Are there certain things that you want to see? Yeah... half the time, good luck finding them. Hell... half the time good luck finding the main line... or even the right hole in the ground.

And this is to say nothing of how to get access to some of these places. Where to get a key, or who to pay; how not to wind up having to pay several different people who just randomly show up and insist you paid the wrong person. Which sites are open to what types of diving.

Which landowners are friendly to divers and which need... shall we say... more deferential treatment. Which sites might have tenuous relationships with divers and might just be looking for an excuse to shut their site off from the community completely? All of this, of course, changing on a sometimes day-to-day basis.

Do you know which sites you might inadvertently get closed? Which, naturally, won't matter much to you when you go home, but you will have left a lasting scar on the community here, including a sense that visiting divers are site-closing jerk-offs.

Were you somehow trained on what the local community is like? Do you know what sort of behavior in the parking lot, at the surface, or in the cave is considered polite and what is considered rude? Where do you stage tanks? Where do you get in and out of the water? Do you know the prefered routes of running main lines* and jumps; or do you figure the way you've been trained will just be accepted and respected by the locals... even if it may be totally different from the norm? Do you know which local guides or instructors are going to be chill or get super-pissed about your following or not following local mores?

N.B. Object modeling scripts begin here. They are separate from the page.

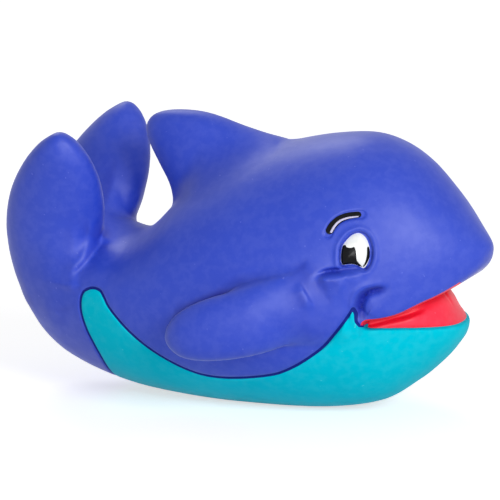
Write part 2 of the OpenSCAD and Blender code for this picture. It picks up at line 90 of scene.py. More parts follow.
JAW = [
    [0.375, 0.94, 0.0, 0.4, 0.53], [0.45, 0.985, -0.008, 0.42, 0.56],
    [0.525, 1.0, -0.01, 0.435, 0.58], [0.6, 0.99, -0.009, 0.45, 0.6],
    [0.675, 0.95, 0.0, 0.46, 0.62], [0.75, 0.865, 0.031, 0.45, 0.62],
    [0.81, 0.745, 0.073, 0.43, 0.6], [0.855, 0.63, 0.122, 0.405, 0.56],
    [0.89, 0.52, 0.176, 0.387, 0.507], [0.918, 0.405, 0.228, 0.364, 0.46],
    [0.935, 0.285, 0.272, 0.344, 0.414], [0.943, 0.17, 0.299, 0.331, 0.37],
    [0.946, 0.06, 0.318, 0.326, 0.336],
]
# Lines in the side view: shares of the length and of the head's height
EDGE = [
    [0.218, -0.06], [0.222, 0.06], [0.221, 0.143], [0.212, 0.205], [0.2, 0.262],
    [0.191, 0.322], [0.19, 0.368], [0.196, 0.403], [0.21, 0.421], [0.225, 0.427],
    [0.24, 0.421], [0.25, 0.401], [0.26, 0.373], [0.279, 0.337], [0.305, 0.293],
    [0.337, 0.248], [0.373, 0.207], [0.412, 0.171], [0.451, 0.146], [0.494, 0.139],
    [0.545, 0.147], [0.598, 0.165], [0.629, 0.184], [0.669, 0.224], [0.713, 0.283],
    [0.741, 0.336], [0.762, 0.385], [0.775, 0.422], [0.781, 0.44],
]
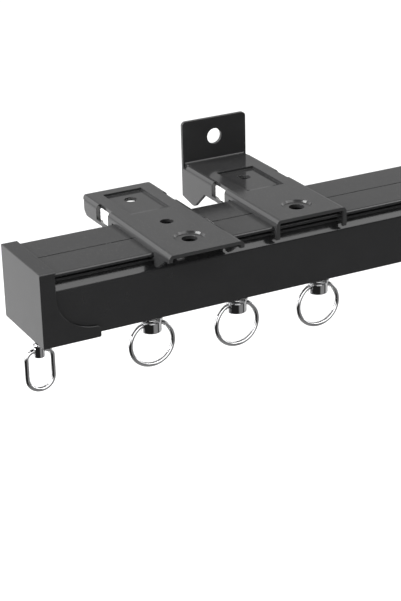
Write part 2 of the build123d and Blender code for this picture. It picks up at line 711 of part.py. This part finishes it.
os.makedirs("parts", exist_ok=True)
for node, shape in build().items():
    export_step(shape, f"parts/{node}.step")
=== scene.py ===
"""Looks of a curtain track with its end caps, brackets, latches and ring carriers.

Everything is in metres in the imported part's frame: X runs along the track to the right, Y goes back
into the wall and Z is up, from the centre of the wall bracket's screw hole on the face of the wall.
"""

import json
import logging
import math
from collections.abc import Iterable
from dataclasses import dataclass, field
from enum import Enum

import bmesh
import bpy
from mathutils import Matrix, Vector

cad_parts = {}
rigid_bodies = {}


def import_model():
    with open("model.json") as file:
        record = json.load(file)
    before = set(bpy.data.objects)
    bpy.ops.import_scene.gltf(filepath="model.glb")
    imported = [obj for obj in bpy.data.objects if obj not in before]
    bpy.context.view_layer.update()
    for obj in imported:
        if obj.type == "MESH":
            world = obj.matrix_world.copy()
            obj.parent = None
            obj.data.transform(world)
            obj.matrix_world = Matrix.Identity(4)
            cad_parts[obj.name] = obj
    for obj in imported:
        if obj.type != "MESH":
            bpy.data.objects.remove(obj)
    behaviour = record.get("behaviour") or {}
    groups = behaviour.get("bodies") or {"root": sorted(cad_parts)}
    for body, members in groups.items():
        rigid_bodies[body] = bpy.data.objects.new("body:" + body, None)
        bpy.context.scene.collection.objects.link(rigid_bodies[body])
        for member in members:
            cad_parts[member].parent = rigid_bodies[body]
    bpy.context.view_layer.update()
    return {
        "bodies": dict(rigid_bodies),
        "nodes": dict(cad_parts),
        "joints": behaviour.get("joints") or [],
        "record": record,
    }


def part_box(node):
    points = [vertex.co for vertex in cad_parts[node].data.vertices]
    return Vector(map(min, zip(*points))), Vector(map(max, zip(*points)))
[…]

Now I don't mean to sound accusative, but how is your absolute precision in absurdly shallow water? When you're used to it, swimming against flow can hide a lot of buoyancy sins. Suddenly you're in 6 feet of water tightly surrounded by thousands of years old decorations and you can't hold steady... well... there are a lot of places where the evidence of "that guy" having been there is pretty obvious. Maybe "that guy's" guide would have brought him somewhere else that day instead and, in so doing, would have preserved those formations for everyone else to see.

Hiring a guide doesn't mean you suck. What it does mean is that the very different geology and hydrology creates an environment different enough that it really is almost a different sport. One for which you're mostly trained, but which you might benefit from some suggestions or some tweaking or fine-tuning. The type of guidance and input a local guide is uniquely suited to give.

And safety-wise: I could do another entire rant twice as long as this one. Suffice it to say that having someone who does this all the time watching your back is going to mitigate risk some.

I think it was the PADI OW Knowledge Review for chapter 3? "When diving in a new environment you should get a proper orientation: True or False?" You learned this in your Open Water class.

There are a lot of question marks in the paragraphs above. And we both know you don't know the answers to all of them.

We all know you're a big, bad-ass cave diver now... but the sooner we all accept that there are still things that we don't know, that there are still things to learn, and that there are people out there from whom we can learn them then we all get to grow as individuals and as a community.

I have heard an assortment of arguments against it. Which I disagree with in varying degrees of intensity and can present a counter-argument to each and every one of.

Hire a guide.

I don't care if it's me. If it isn't, I'll probably take the day to go fun diving, to find different caves and passages where I can bring the people who do.

----------------- *Yeah, a footnote on lines. The other day I actually saw a primary reel run across the ceiling of the cavern to a point where that reel had jammed, or something? Another reel was tied to that one, dangling midwater, and continued along some of the worst tie-offs possible from start to finish, cutting off other approaches to the main line.

And this is not the worst line work I have seen.

And I know you're saying, "Well my line work isn't THAT bad." But I'll bet you any amount of money the person who ran that doesn't think so either.